17.4: Contingency Tables

This section shows how to use Chi Square to test the relationship between nominal variables for significance. For example, Table \(\PageIndex{1}\) shows the data from the Mediterranean Diet and Health case study.

The question is whether there is a significant relationship between diet and outcome. The first step is to compute the expected frequency for each cell based on the assumption that there is no relationship. These expected frequencies are computed from the totals as follows. We begin by computing the expected frequency for the AHA Diet/Cancers combination. Note that \(22/605\) subjects developed cancer. The proportion who developed cancer is therefore \(0.0364\). If there were no relationship between diet and outcome, then we would expect \(0.0364\) of those on the AHA diet to develop cancer. Since \(303\) subjects were on the AHA diet, we would expect \((0.0364)(303) = 11.02\) cancers on the AHA diet. Similarly, we would expect \((0.0364)(302) = 10.98\) cancers on the Mediterranean diet. In general, the expected frequency for a cell in the \(i^{th}\) row and the \(j^{th}\) column is equal to

\[E_{i,j} = \frac{T_iT_j}{T}\]

where \(E_{i,j}\) is the expected frequency for cell \(i,j\), \(T_i\) is the total for the \(i^{th}\) row, \(T_j\) is the total for the \(j^{th}\) column, and \(T\) is the total number of observations. For the AHA Diet/Cancers cell, \(i = 1\), \(j = 1\), \(T_i = 303\), \(T_j = 22\), and \(T = 605\). Table \(\PageIndex{2}\) shows the expected frequencies (in parenthesis) for each cell in the experiment.

The significance test is conducted by computing Chi Square as follows.

\[\chi _{3}^{2} = \sum \frac{(E-O)^2}{E} = 16.55\]

The degrees of freedom is equal to \((r-1)(c-1)\), where r is the number of rows and \(c\) is the number of columns. For this example, the degrees of freedom is \((2-1)(4-1) = 3\). The Chi Square calculator can be used to determine that the probability value for a Chi Square of \(16.55\) with three degrees of freedom is equal to \(0.0009\). Therefore, the null hypothesis of no relationship between diet and outcome can be rejected.

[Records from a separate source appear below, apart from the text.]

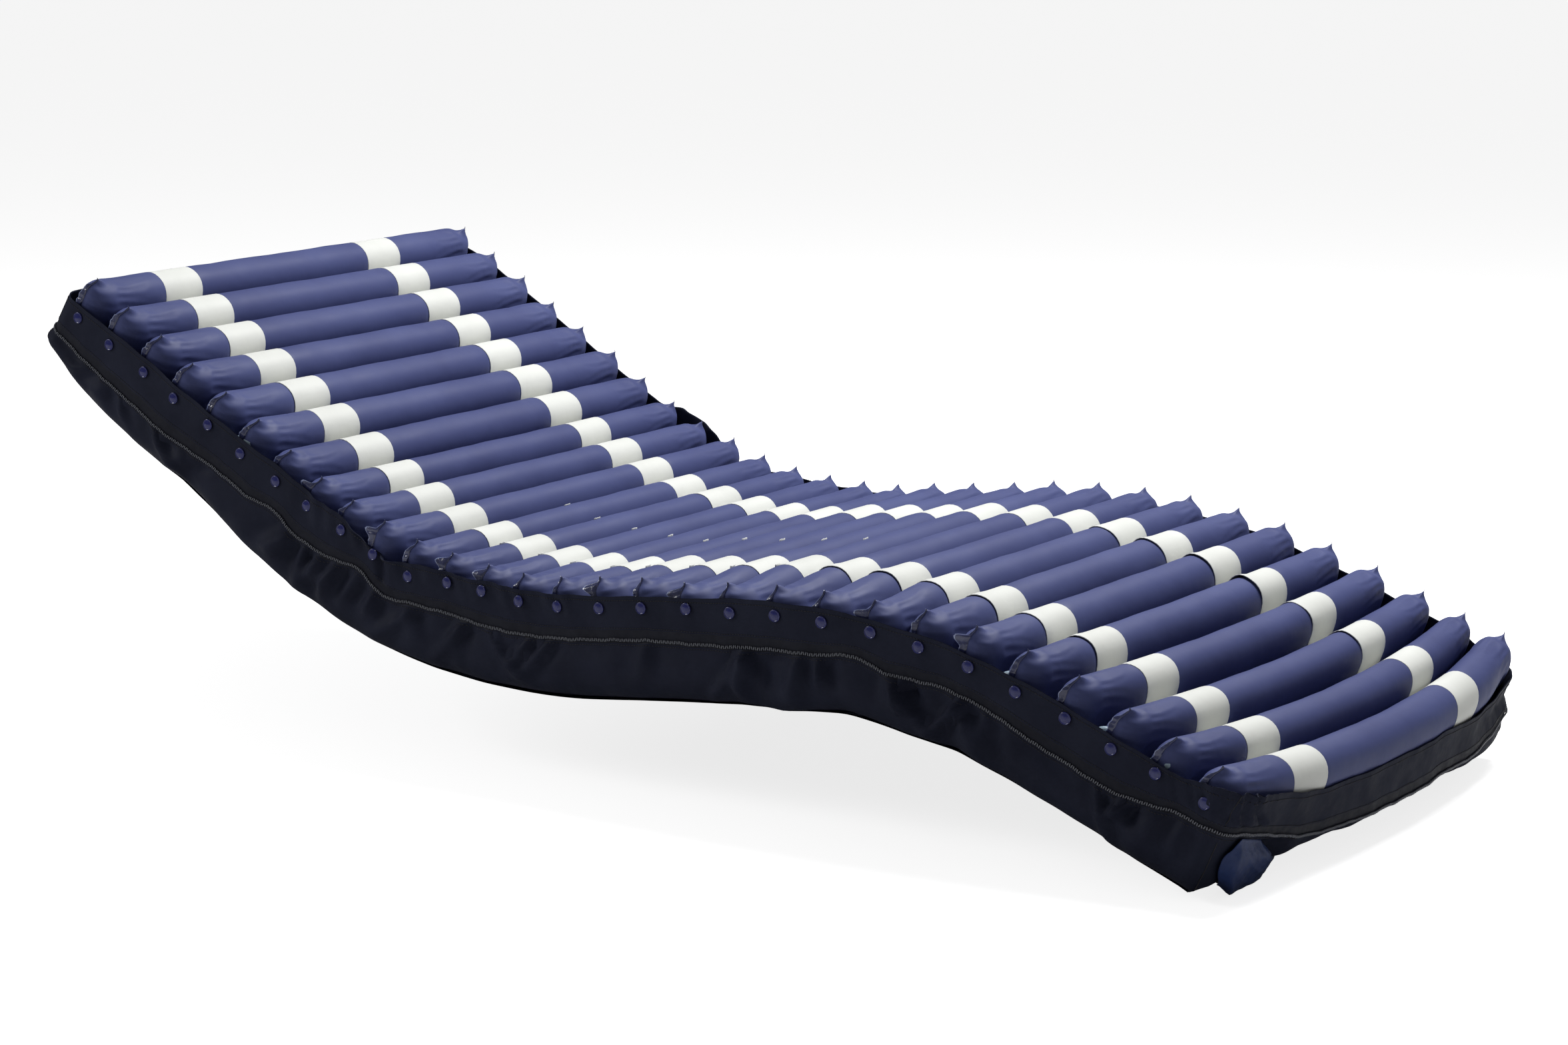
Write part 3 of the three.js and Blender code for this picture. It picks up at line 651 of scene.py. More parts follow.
def upper_lobe(number):
    style = cell_style(number)
    near = NEAR_ENDS[style["near"]].copy()
    far = FAR_ENDS[style["far"]].copy()
    for end, flip in ((near, style["near_flip"]), (far, style["far_flip"])):
        if flip < 0:
            end[:] = end[:, ::-1]
            end[..., 0] *= -1
    close = np.exp(-near[..., 1] / 0.026)
    near[..., 0] *= np.where(near[..., 0] < 0, 1 - 0.30 * close, 1)
    near[..., 0] -= NEAR_LEAN * close
    near[..., 1] = -SEAM_Y + near[..., 1]
    far[..., 1] = SEAM_Y - far[..., 1]
    for end, slip in ((near, style["near_slip"] * 0.5 + 0.0015), (far, style["far_slip"])):
        outer = smooth((np.abs(end[..., 1]) - (SEAM_Y - ZONE)) / ZONE)
        end[..., 1] += slip * outer * smooth((end[..., 2] - 0.12) / 0.05)
    x_full = both_sides(UPPER_X, -1.0)
    h_full = both_sides(UPPER_H)
    middle = np.stack(np.broadcast_arrays(x_full, MID_Y[:, None], h_full), -1)
    rings = np.concatenate([near, middle, far[::-1]])
    x, y, h = rings[..., 0], rings[..., 1], rings[..., 2]
    dent = strap_dent(y) * smooth((h - 0.095) / 0.02)
    outward = np.hypot(x, h - 0.127) + 1e-6
    bare = 1 - smooth(strap_dent(y) / STRAP_DENT * 4)
    lumps = 0.0007 * bare * waves(y + 0.3 * h, 0.19, 3, style["seed"]) * smooth((h - 0.09) / 0.03)
    swell = (lumps - dent) / outward
    slim = slimness(number) * (1 + 0.7 * smooth((-0.30 - y) / 0.05)) * smooth((h - 0.09) / 0.02)
    x = x * (1 + swell) * (1 - slim)
    h = h + (h - 0.127) * swell + style["lift"] * smooth((h - WAIST_HEIGHT) / 0.04)
    sag = style["droop"] * smooth((-0.29 - y) / 0.11) * smooth((h - WAIST_HEIGHT) / 0.06)
    return x, y, h - sag, style


def lower_lobe(number, style):
    """The static lobe under the waist, closed at both ends by its own weld."""
    s = (number - 0.5) * PITCH
    floor = CELL_FLOOR + float(head_lift(s))
    half_x, half_h = lobe_half(HALF_LOWER, WAIST_HEIGHT, floor, LOWER_HALF_WIDTH)
    y = np.concatenate([
        -LOWER_SEAM_Y + 0.05 * (1 - np.cos(np.linspace(0, math.pi / 2, 9))),
        np.linspace(-0.34, 0.34, 18),
        LOWER_SEAM_Y - 0.05 * (1 - np.cos(np.linspace(math.pi / 2, 0, 9))),
    ])[:, None]
    inward = np.clip((LOWER_SEAM_Y - np.abs(y)) / 0.05, 0, 1)
    round_off = np.sqrt(1 - (1 - inward) ** 2)
    x = both_sides(half_x, -1.0) * np.maximum(round_off, 0.03)
    tuck = 0.55 * (1 - round_off) ** 1.5
    h = both_sides(half_h)
    h = h + (WAIST_HEIGHT - h) * tuck
    return x, np.broadcast_to(y, x.shape), h


def to_bed(number, style, x, y, h):
    s = (number - 0.5) * PITCH + centre_shift(style, y) * smooth((h - 0.05) / 0.05)
    return np.stack([s + x * fit_width(s, h), y, h], -1).reshape(-1, 3)


FLANGE_STEPS = 9
FLANGE_FOLD = 0.0016
FLANGE_SKIN = 0.0004
CURLED = (8, 10, 12, 13, 16, 18, 22, 24)  # cells whose flange has a long tongue that lies along the rim


def flange(number, style, seam, sign, first, last):
    """The weld's outer strip. It stands out from the seam, then folds round along the wall, towards the head."""
    t = UPPER_T[first:last]
    seam = seam[first:last]
    near = sign < 0
    broad = (0.0070 if near else 0.002) * smooth((0.97 - t) / 0.28)
    width = (0.0026 + broad) * (1 + 0.20 * waves(t, 0.33, 3, style["seed"] + 3))
    if near and number in CURLED:
        rim_t = 0.83 if 11 <= number <= 18 else 0.76
        width = width + 0.014 * soft_box(t, rim_t - 0.08, rim_t + 0.05, 0.09)
    out = np.linspace(0, 1, FLANGE_STEPS)[:, None] ** 0.8 * width
    turned = np.minimum(out / FLANGE_FOLD, math.pi / 2)
    beyond = np.maximum(out - FLANGE_FOLD * math.pi / 2, 0)
    reach = FLANGE_FOLD * np.sin(turned)
    drift = -(FLANGE_FOLD * (1 - np.cos(turned)) + beyond)
    ripple = 0.0011 * waves(t * 0.1 + out * 0.5, 0.017, 3, style["seed"] + 8) * np.minimum(out / 0.004, 1)
    free = smooth((seam[:, 2] - 0.150) / 0.010)
    x = seam[:, 0] + drift
    y = seam[:, 1] + sign * (reach + np.where(ripple > 0, ripple * 0.3, ripple)) + sign * 0.5 * ripple * free
    lift = 0.15 + 0.45 * smooth((t - 0.86) / 0.12)
    h = seam[:, 2] + out * lift + 0.7 * ripple
    front = np.stack([x, y + FLANGE_SKIN, h], -1)
    back = np.stack([x, y - FLANGE_SKIN, h], -1)
    loop = np.concatenate([front, back[:, ::-1]], 1)
    rows, around = loop.shape[:2]
    faces = grid_faces(rows, around, wrap=True)
    paint_numbers = np.ones(len(faces), int)
    # The flange's last band, by the ear, takes the lighter blue painted highlight.
    paint_numbers[-around:] = 2
    return loop, faces, paint_numbers


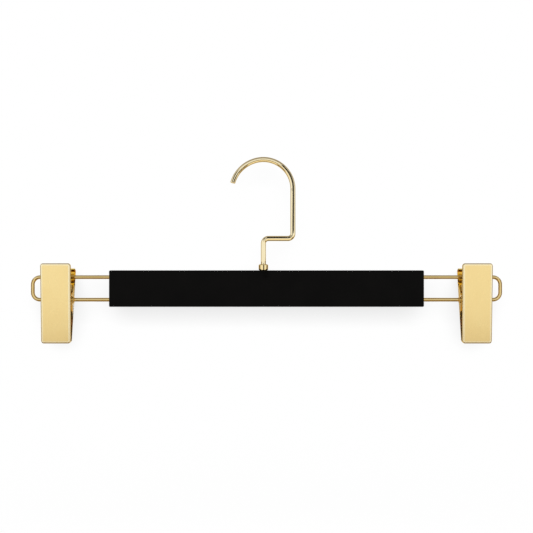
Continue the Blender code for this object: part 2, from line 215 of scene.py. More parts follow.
def add_node(tree, kind, inputs=None, **settings):
    node = tree.nodes.new(kind)
    for name, value in settings.items():
        setattr(node, name, value)
    for key, value in (inputs or {}).items():
        if isinstance(value, bpy.types.NodeSocket):
            tree.links.new(value, node.inputs[key])
        else:
            node.inputs[key].default_value = value
    return node


def noise(tree, place, grain, detail):
    """Noise whose cells are repeated grain times per metre along X, Y and Z."""
    stretched = add_node(tree, "ShaderNodeMapping", {"Vector": place, "Scale": grain})
    return add_node(
        tree, "ShaderNodeTexNoise", {"Vector": stretched.outputs[0], "Scale": 1.0, "Detail": detail}
    ).outputs[0]


def ranged(tree, value, low, high):
    """Noise spread over the range from low to high."""
    return add_node(
        tree,
        "ShaderNodeMapRange",
        {"Value": value, 1: noise_low, 2: noise_high, 3: low, 4: high},
    ).outputs[0]


def mix_colour(tree, share, first, second):
    """Either colour may be a plain one, given as its red, green and blue."""
    given = [c if isinstance(c, bpy.types.NodeSocket) else (*c, 1.0) for c in (first, second)]
    mixed = add_node(tree, "ShaderNodeMix", {0: share, 6: given[0], 7: given[1]}, data_type="RGBA")
    return mixed.outputs[2]


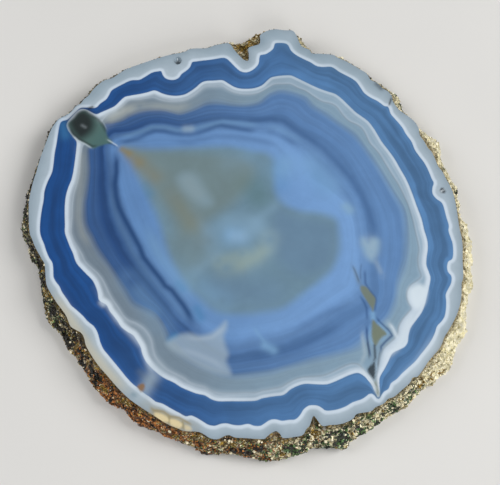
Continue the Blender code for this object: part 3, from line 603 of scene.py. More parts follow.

A key assumption of this Chi Square test is that each subject contributes data to only one cell. Therefore, the sum of all cell frequencies in the table must be the same as the number of subjects in the experiment. Consider an experiment in which each of \(16\) subjects attempted two anagram problems. The data are shown in Table \(\PageIndex{3}\).

It would not be valid to use the Chi Square test on these data since each subject contributed data to two cells: one cell based on their performance on \(\text{Anagram 1}\) and one cell based on their performance on \(\text{Anagram 2}\). The total of the cell frequencies in the table is \(32\), but the total number of subjects is only \(16\).

The formula for Chi Square yields a statistic that is only approximately a Chi Square distribution. In order for the approximation to be adequate, the total number of subjects should be at least \(20\). Some authors claim that the correction for continuity should be used whenever an expected cell frequency is below \(5\). Research in statistics has shown that this practice is not advisable. For example, see:

Bradley, D. R., Bradley, T. D., McGrath, S. G., & Cutcomb, S. D. (1979) Type I error rate of the chi square test of independence in r x c tables that have small expected frequencies. Psychological Bulletin, 86, 1200-1297.

The correction for continuity when applied to \(2 \times 2\) contingency tables is called the Yates correction. The simulation 2 x 2 tables lets you explore the accuracy of the approximation and the value of this correction.